Disputes involving serious legal issues like housing discrimination, handicapped parking or access, violent or criminal acts, and threats of litigation should always be vetted by legal counsel before moving to ADR.
DO consider using the board members as a valuable first step in resolving disputes. While the Condominium Act does limit the participation of officers and board members in the dispute resolution process, the board can serve an important role. Often a disgruntled homeowner will just want to vent or simply does not understand a policy; spending 15 minutes with the board may lead to resolution of the dispute. Such a meeting will not discharge the Association’s obligation to provide ADR, however, so if a meeting with the board does not resolve the problem, ADR will still have to be offered.
DON’T put the homeowners on trial. Using a process with a finder of fact, such as an arbitrator or ADR panel inevitably leads to a mini trial. When a “verdict” is at stake, the focus is on “winning” and not resolving the dispute.

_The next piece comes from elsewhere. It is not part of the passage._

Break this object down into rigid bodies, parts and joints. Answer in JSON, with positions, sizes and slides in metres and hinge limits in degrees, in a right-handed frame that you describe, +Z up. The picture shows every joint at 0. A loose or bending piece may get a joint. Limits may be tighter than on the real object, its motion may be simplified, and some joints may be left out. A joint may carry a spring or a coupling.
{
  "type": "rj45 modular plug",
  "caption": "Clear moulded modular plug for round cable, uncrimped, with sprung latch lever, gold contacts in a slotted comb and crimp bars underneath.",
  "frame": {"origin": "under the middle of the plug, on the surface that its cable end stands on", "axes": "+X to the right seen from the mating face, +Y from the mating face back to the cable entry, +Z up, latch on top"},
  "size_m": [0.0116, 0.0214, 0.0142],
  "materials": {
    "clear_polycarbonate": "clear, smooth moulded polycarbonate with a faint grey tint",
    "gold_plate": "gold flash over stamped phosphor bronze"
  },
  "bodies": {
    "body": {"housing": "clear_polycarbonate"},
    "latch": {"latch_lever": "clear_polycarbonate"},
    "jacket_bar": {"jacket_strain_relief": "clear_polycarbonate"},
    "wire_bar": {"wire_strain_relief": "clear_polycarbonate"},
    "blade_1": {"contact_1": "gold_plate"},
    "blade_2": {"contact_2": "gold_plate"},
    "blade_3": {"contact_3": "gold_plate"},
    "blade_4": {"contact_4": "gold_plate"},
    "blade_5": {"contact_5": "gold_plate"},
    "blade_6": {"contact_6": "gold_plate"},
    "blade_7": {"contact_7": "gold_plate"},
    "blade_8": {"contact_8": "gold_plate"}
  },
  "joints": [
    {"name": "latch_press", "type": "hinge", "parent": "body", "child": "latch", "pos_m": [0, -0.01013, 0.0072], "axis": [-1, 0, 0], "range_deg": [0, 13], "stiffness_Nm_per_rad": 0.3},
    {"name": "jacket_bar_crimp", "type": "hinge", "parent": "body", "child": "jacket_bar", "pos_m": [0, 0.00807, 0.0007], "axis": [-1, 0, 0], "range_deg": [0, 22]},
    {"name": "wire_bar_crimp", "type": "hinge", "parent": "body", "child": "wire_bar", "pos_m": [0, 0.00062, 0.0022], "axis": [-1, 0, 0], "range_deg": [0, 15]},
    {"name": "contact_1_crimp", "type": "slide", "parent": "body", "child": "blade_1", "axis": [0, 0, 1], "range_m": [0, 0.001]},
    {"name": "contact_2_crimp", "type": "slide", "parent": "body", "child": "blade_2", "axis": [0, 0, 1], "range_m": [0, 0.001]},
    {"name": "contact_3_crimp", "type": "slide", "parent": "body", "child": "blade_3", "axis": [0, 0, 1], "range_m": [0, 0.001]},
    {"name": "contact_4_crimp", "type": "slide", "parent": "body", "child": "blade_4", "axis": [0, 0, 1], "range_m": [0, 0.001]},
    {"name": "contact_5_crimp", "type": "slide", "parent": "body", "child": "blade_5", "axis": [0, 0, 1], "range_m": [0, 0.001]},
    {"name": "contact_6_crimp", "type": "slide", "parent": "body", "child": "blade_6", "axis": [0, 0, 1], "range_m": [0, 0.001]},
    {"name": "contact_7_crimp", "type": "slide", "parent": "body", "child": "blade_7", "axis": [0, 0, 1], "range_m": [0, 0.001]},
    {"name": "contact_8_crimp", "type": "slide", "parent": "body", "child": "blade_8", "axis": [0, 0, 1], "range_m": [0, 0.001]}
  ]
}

DO focus on resolving the dispute through simple mediation. Each party can present a position and support for that position. The neutral mediator can talk to the parties separately and together and try to find common ground or areas of compromise. If the dispute cannot be resolved after a fair and efficient procedure, the parties simply go their separate ways–sometimes the dispute fades away and sometimes it moves to litigation–but the obligation for ADR will have been properly discharged.
DON’T assume you need a professional mediator; dispute resolution is a fact of life and something we all do every day. Professional mediators are an extremely valuable asset in many situations but they are not necessary for most community association ADR hearings.
DO set time limits and enforce them. Practical ADR for a community association, unless very complicated, should rarely take more than an hour.
DO start implementing practical ADR for your practical association now.